Quote the data below in full, please, without altering anything.

▶ **Recorded data**
⟨
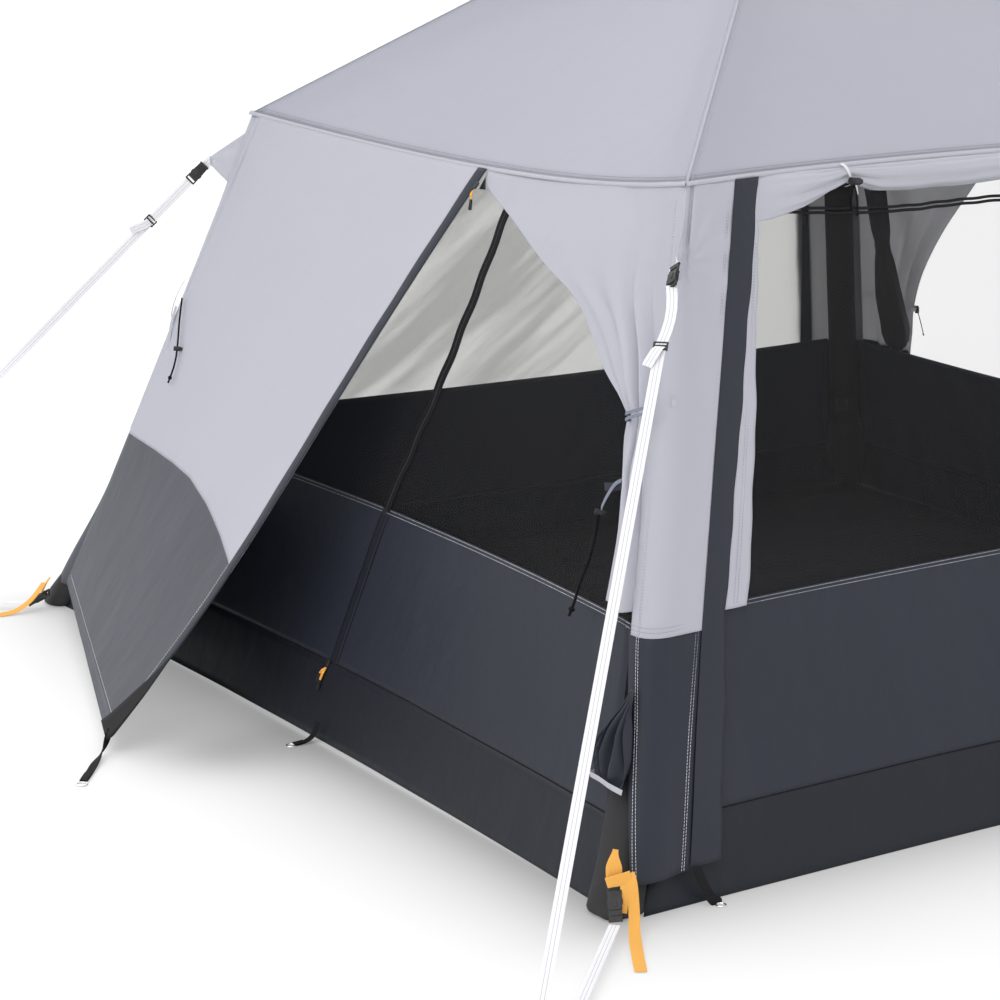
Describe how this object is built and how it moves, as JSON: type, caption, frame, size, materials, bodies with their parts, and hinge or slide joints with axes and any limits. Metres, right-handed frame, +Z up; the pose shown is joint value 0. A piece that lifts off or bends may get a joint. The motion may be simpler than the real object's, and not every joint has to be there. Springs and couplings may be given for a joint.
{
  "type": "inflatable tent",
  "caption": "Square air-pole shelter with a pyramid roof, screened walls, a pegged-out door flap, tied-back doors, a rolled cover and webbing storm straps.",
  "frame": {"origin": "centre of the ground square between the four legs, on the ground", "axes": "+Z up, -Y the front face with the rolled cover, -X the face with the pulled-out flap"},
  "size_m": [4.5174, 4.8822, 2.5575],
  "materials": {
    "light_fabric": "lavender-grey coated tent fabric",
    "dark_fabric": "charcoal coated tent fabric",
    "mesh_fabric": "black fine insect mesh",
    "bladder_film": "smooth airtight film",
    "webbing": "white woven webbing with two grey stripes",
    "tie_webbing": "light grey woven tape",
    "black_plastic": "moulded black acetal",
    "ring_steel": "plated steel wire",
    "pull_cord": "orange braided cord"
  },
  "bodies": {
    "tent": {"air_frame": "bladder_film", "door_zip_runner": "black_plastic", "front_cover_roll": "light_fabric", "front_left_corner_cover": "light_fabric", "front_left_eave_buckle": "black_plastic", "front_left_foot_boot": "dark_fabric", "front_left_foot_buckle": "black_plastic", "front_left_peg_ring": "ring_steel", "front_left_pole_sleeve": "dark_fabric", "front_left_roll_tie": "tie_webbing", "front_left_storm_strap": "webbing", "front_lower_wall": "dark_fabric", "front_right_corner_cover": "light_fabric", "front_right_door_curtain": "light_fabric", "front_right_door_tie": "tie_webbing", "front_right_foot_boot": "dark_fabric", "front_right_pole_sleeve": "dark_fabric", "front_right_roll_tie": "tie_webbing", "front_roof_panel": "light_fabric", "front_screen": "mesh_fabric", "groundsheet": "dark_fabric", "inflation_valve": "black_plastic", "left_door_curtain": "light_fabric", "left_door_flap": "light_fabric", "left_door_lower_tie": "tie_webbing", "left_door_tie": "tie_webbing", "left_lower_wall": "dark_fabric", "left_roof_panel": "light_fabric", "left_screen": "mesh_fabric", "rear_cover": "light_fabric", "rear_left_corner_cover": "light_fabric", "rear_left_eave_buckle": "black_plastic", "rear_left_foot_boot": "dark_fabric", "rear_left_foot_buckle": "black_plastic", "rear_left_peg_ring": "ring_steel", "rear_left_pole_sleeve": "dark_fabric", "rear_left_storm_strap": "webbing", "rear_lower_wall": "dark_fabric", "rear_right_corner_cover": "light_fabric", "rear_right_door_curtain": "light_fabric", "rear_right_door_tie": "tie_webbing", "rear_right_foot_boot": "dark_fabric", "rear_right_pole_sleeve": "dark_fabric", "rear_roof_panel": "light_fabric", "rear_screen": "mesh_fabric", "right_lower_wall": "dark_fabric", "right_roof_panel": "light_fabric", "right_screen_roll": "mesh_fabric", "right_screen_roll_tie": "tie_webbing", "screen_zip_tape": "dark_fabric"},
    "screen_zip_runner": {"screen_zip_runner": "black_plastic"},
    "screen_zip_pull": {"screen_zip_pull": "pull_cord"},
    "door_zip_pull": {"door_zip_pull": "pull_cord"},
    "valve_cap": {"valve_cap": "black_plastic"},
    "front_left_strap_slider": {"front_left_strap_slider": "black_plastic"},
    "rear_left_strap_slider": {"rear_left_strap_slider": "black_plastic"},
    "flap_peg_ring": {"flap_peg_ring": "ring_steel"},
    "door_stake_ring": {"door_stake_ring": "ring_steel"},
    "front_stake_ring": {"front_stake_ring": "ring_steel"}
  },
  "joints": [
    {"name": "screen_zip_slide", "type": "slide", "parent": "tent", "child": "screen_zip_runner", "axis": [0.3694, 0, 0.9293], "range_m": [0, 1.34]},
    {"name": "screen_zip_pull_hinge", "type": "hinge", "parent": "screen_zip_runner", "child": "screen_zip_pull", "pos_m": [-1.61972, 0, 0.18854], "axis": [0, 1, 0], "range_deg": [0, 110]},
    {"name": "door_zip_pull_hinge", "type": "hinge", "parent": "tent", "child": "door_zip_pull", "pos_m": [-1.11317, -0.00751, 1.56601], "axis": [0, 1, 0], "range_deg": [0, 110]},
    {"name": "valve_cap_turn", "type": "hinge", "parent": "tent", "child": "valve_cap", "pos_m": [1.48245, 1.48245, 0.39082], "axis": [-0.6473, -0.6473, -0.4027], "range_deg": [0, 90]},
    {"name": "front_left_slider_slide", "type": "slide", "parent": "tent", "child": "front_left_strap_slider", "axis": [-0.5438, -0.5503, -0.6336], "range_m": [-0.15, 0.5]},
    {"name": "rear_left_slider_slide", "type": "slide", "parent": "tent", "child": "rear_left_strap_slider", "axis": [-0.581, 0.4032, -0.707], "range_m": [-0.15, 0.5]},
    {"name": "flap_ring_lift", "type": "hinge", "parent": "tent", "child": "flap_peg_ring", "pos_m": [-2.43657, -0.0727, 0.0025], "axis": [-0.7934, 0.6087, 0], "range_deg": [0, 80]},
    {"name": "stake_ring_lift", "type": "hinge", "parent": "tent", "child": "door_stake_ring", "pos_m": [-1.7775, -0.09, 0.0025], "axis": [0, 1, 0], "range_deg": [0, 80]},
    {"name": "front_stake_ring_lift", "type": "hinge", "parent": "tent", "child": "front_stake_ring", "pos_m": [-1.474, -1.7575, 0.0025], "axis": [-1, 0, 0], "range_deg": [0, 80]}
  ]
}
⟩
▶ **Result below**
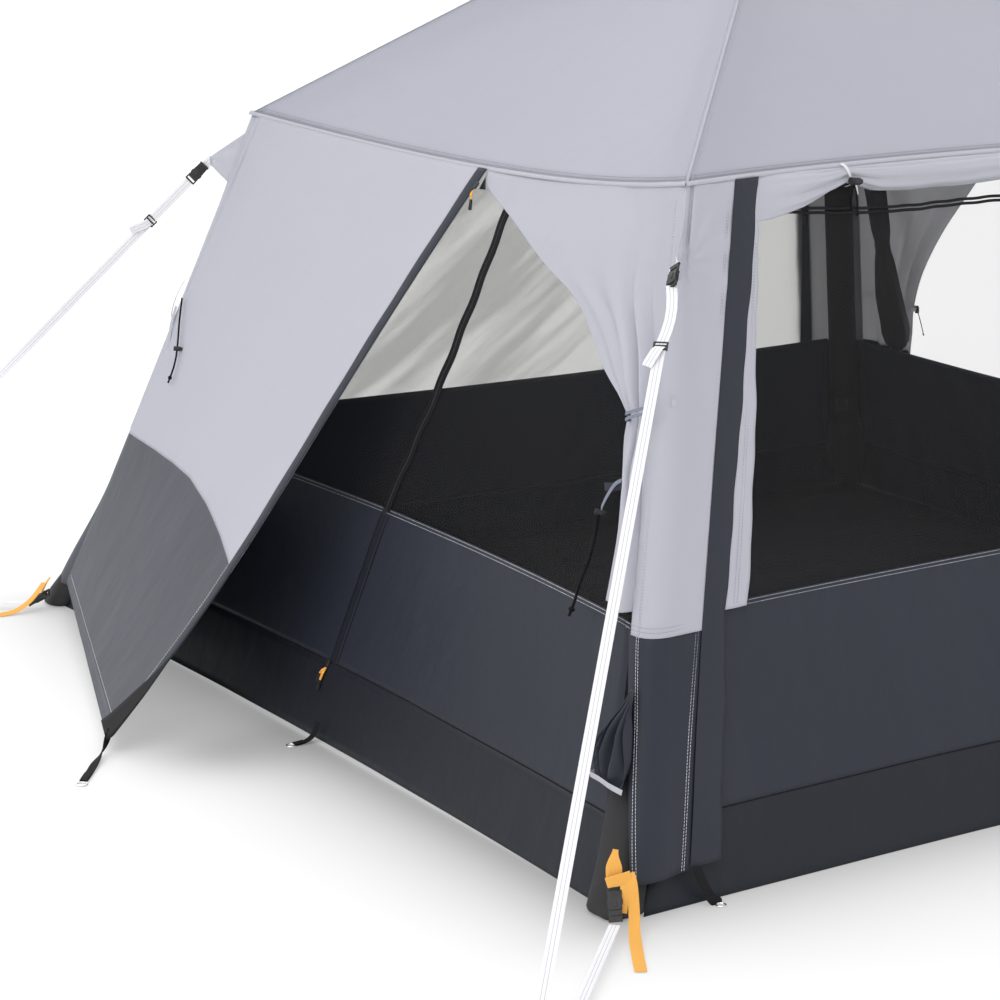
Describe how this object is built and how it moves, as JSON: type, caption, frame, size, materials, bodies with their parts, and hinge or slide joints with axes and any limits. Metres, right-handed frame, +Z up; the pose shown is joint value 0. A piece that lifts off or bends may get a joint. The motion may be simpler than the real object's, and not every joint has to be there. Springs and couplings may be given for a joint.
{
  "type": "inflatable tent",
  "caption": "Square air-pole shelter with a pyramid roof, screened walls, a pegged-out door flap, tied-back doors, a rolled cover and webbing storm straps.",
  "frame": {"origin": "centre of the ground square between the four legs, on the ground", "axes": "+Z up, -Y the front face with the rolled cover, -X the face with the pulled-out flap"},
  "size_m": [4.5174, 4.8822, 2.5575],
  "materials": {
    "light_fabric": "lavender-grey coated tent fabric",
    "dark_fabric": "charcoal coated tent fabric",
    "mesh_fabric": "black fine insect mesh",
    "bladder_film": "smooth airtight film",
    "webbing": "white woven webbing with two grey stripes",
    "tie_webbing": "light grey woven tape",
    "black_plastic": "moulded black acetal",
    "ring_steel": "plated steel wire",
    "pull_cord": "orange braided cord"
  },
  "bodies": {
    "tent": {"air_frame": "bladder_film", "door_zip_runner": "black_plastic", "front_cover_roll": "light_fabric", "front_left_corner_cover": "light_fabric", "front_left_eave_buckle": "black_plastic", "front_left_foot_boot": "dark_fabric", "front_left_foot_buckle": "black_plastic", "front_left_peg_ring": "ring_steel", "front_left_pole_sleeve": "dark_fabric", "front_left_roll_tie": "tie_webbing", "front_left_storm_strap": "webbing", "front_lower_wall": "dark_fabric", "front_right_corner_cover": "light_fabric", "front_right_door_curtain": "light_fabric", "front_right_door_tie": "tie_webbing", "front_right_foot_boot": "dark_fabric", "front_right_pole_sleeve": "dark_fabric", "front_right_roll_tie": "tie_webbing", "front_roof_panel": "light_fabric", "front_screen": "mesh_fabric", "groundsheet": "dark_fabric", "inflation_valve": "black_plastic", "left_door_curtain": "light_fabric", "left_door_flap": "light_fabric", "left_door_lower_tie": "tie_webbing", "left_door_tie": "tie_webbing", "left_lower_wall": "dark_fabric", "left_roof_panel": "light_fabric", "left_screen": "mesh_fabric", "rear_cover": "light_fabric", "rear_left_corner_cover": "light_fabric", "rear_left_eave_buckle": "black_plastic", "rear_left_foot_boot": "dark_fabric", "rear_left_foot_buckle": "black_plastic", "rear_left_peg_ring": "ring_steel", "rear_left_pole_sleeve": "dark_fabric", "rear_left_storm_strap": "webbing", "rear_lower_wall": "dark_fabric", "rear_right_corner_cover": "light_fabric", "rear_right_door_curtain": "light_fabric", "rear_right_door_tie": "tie_webbing", "rear_right_foot_boot": "dark_fabric", "rear_right_pole_sleeve": "dark_fabric", "rear_roof_panel": "light_fabric", "rear_screen": "mesh_fabric", "right_lower_wall": "dark_fabric", "right_roof_panel": "light_fabric", "right_screen_roll": "mesh_fabric", "right_screen_roll_tie": "tie_webbing", "screen_zip_tape": "dark_fabric"},
    "screen_zip_runner": {"screen_zip_runner": "black_plastic"},
    "screen_zip_pull": {"screen_zip_pull": "pull_cord"},
    "door_zip_pull": {"door_zip_pull": "pull_cord"},
    "valve_cap": {"valve_cap": "black_plastic"},
    "front_left_strap_slider": {"front_left_strap_slider": "black_plastic"},
    "rear_left_strap_slider": {"rear_left_strap_slider": "black_plastic"},
    "flap_peg_ring": {"flap_peg_ring": "ring_steel"},
    "door_stake_ring": {"door_stake_ring": "ring_steel"},
    "front_stake_ring": {"front_stake_ring": "ring_steel"}
  },
  "joints": [
    {"name": "screen_zip_slide", "type": "slide", "parent": "tent", "child": "screen_zip_runner", "axis": [0.3694, 0, 0.9293], "range_m": [0, 1.34]},
    {"name": "screen_zip_pull_hinge", "type": "hinge", "parent": "screen_zip_runner", "child": "screen_zip_pull", "pos_m": [-1.61972, 0, 0.18854], "axis": [0, 1, 0], "range_deg": [0, 110]},
    {"name": "door_zip_pull_hinge", "type": "hinge", "parent": "tent", "child": "door_zip_pull", "pos_m": [-1.11317, -0.00751, 1.56601], "axis": [0, 1, 0], "range_deg": [0, 110]},
    {"name": "valve_cap_turn", "type": "hinge", "parent": "tent", "child": "valve_cap", "pos_m": [1.48245, 1.48245, 0.39082], "axis": [-0.6473, -0.6473, -0.4027], "range_deg": [0, 90]},
    {"name": "front_left_slider_slide", "type": "slide", "parent": "tent", "child": "front_left_strap_slider", "axis": [-0.5438, -0.5503, -0.6336], "range_m": [-0.15, 0.5]},
    {"name": "rear_left_slider_slide", "type": "slide", "parent": "tent", "child": "rear_left_strap_slider", "axis": [-0.581, 0.4032, -0.707], "range_m": [-0.15, 0.5]},
    {"name": "flap_ring_lift", "type": "hinge", "parent": "tent", "child": "flap_peg_ring", "pos_m": [-2.43657, -0.0727, 0.0025], "axis": [-0.7934, 0.6087, 0], "range_deg": [0, 80]},
    {"name": "stake_ring_lift", "type": "hinge", "parent": "tent", "child": "door_stake_ring", "pos_m": [-1.7775, -0.09, 0.0025], "axis": [0, 1, 0], "range_deg": [0, 80]},
    {"name": "front_stake_ring_lift", "type": "hinge", "parent": "tent", "child": "front_stake_ring", "pos_m": [-1.474, -1.7575, 0.0025], "axis": [-1, 0, 0], "range_deg": [0, 80]}
  ]
}